> _Exercise prompt_
In the listing below, find every line containing "imported" and copy it out.

***

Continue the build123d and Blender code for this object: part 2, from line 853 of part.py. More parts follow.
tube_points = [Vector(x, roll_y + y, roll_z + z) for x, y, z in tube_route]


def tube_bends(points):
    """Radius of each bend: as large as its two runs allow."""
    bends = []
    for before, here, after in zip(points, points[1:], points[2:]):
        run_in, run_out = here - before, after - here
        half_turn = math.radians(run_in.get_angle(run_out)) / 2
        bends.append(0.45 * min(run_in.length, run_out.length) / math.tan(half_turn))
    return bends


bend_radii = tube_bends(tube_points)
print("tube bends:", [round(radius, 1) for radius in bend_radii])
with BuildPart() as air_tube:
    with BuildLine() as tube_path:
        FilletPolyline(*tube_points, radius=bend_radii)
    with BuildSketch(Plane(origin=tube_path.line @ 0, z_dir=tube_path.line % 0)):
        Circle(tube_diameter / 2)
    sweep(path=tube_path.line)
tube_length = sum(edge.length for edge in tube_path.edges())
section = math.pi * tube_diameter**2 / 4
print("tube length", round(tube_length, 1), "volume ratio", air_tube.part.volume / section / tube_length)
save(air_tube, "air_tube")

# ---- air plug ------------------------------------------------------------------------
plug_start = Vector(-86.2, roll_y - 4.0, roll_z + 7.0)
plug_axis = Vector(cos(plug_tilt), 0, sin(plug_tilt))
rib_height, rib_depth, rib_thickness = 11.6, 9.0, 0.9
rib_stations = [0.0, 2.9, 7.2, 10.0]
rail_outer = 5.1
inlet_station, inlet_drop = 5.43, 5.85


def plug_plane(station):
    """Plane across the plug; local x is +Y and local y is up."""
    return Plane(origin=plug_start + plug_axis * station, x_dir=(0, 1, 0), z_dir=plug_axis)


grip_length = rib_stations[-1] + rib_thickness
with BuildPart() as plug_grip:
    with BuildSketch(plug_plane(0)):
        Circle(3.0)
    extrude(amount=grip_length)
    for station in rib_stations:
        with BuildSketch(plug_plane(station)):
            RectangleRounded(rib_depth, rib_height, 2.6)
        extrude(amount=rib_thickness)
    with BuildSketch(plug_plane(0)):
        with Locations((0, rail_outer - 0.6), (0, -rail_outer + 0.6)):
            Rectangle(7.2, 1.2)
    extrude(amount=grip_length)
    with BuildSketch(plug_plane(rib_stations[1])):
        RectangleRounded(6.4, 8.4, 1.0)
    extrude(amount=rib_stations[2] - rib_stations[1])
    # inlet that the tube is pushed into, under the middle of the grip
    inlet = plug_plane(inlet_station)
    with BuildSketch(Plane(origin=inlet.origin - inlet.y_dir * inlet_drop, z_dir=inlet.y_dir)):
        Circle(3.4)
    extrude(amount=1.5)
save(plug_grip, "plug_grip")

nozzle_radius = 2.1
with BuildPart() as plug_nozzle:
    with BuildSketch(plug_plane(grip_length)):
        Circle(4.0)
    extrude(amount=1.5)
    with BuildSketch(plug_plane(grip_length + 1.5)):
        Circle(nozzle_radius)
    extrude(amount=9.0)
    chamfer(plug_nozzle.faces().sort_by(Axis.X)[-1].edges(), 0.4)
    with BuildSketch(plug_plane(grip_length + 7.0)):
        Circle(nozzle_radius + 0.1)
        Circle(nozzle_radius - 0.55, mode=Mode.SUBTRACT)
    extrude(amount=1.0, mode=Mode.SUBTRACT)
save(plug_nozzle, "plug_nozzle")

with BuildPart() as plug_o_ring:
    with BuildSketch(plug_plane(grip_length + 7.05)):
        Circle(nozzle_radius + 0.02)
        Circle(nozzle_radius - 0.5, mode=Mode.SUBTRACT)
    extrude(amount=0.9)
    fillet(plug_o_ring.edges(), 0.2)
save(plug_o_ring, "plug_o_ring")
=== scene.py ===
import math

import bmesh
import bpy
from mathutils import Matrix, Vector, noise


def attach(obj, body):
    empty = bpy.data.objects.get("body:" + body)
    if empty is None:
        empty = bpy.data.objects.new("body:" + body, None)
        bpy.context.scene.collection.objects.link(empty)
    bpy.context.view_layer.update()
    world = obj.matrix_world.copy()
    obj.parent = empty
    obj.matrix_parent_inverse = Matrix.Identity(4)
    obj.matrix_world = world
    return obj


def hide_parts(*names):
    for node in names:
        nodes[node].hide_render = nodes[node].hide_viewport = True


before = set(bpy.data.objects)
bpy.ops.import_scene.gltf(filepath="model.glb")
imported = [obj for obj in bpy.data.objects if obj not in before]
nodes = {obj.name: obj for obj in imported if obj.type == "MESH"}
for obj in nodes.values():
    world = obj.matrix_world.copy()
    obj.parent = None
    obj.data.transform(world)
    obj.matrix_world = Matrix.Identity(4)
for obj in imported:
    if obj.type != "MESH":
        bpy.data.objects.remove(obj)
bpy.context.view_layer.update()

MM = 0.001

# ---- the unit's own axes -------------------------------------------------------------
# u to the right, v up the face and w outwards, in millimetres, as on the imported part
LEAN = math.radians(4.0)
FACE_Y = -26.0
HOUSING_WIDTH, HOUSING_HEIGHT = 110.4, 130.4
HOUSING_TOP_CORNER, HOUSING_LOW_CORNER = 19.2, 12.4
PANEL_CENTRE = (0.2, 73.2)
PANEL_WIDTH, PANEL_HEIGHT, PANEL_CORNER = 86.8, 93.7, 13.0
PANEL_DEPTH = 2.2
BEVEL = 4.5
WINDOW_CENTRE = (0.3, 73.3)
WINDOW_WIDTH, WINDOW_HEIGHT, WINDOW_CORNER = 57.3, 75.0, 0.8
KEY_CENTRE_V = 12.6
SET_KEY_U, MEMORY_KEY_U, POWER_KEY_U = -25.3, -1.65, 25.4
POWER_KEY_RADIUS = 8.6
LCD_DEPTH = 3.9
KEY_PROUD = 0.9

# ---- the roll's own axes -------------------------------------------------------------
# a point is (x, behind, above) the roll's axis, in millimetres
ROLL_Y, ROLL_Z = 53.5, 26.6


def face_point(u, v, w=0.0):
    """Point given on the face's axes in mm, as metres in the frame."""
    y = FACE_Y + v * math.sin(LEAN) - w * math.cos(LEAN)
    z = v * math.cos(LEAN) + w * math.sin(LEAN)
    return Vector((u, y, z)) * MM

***

> _Exercise answer_
imported = [obj for obj in bpy.data.objects if obj not in before]
nodes = {obj.name: obj for obj in imported if obj.type == "MESH"}
for obj in imported:
# u to the right, v up the face and w outwards, in millimetres, as on the imported part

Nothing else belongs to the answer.